As I put it in Chapter 4, it follows from this definition that the only FDs that hold in a BCNF relvar are either trivial ones (we can’t get rid of those, obviously) or arrows out of superkeys (we can’t get rid of those, either). Though now I’d like to add that when I talk about “getting rid of” some FD, I fear I’m being—I hope uncharacteristically—a little sloppy ... For example, consider relvar S. That relvar is subject to the FD {CITY} → {STATUS}, among others; as explained in Chapter 3, therefore, the recommendation is to decompose the relvar into its projections SNC on {SNO,SNAME,CITY} and CT on {CITY,STATUS}. But if we do, then the FD {SNO} → {STATUS}, which also holds in relvar S, “disappears,” in a sense; thus we have indeed “gotten rid of it.” But what does it mean to say the FD has disappeared? The answer is: It’s been replaced by a multirelvar constraint (that is, a constraint that spans two or more relvars). So the constraint certainly still exists—it just isn’t an FD any more.[47] Similar remarks apply whenever I talk, elsewhere in this book, of “getting rid of” some dependency.

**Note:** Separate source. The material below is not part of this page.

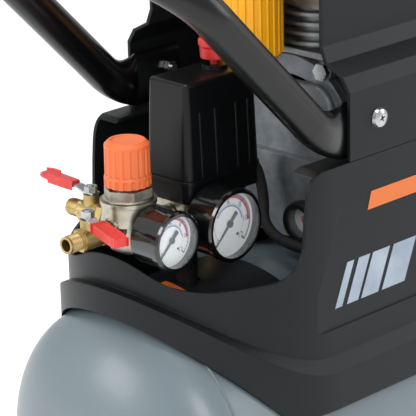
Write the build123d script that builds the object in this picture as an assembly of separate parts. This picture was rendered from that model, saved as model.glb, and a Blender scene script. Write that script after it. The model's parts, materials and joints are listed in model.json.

[46] Distinctions like the one I’m drawing here are sometimes characterized as semantic vs. syntactic distinctions. To spell the point out: The original definition—F is trivial if and only if it’s satisfied by every relation with the pertinent heading—is semantic, because it defines what the concept means; by contrast, what I’ve called the “operational” definition—F is trivial if and only if Y is a subset of X—is syntactic, because it provides a check that can be performed in a purely syntactic way. (We’ll be meeting this distinction, between semantic and syntactic notions, many times in the pages ahead. In fact, one case in point arises almost immediately in connection with the notion of FD irreducibility, q.v.)
[47] Well ... it is an FD, but one that holds in the join of two relvars, viz., SNC and CT, rather than in an individual relvar as such. Note, however, that enforcing the key constraints on those two relvars will enforce that multirelvar constraint “automatically”; that is, the multirelvar constraint in question is implied by, or is a logical consequence of, certain explicitly declared constraints.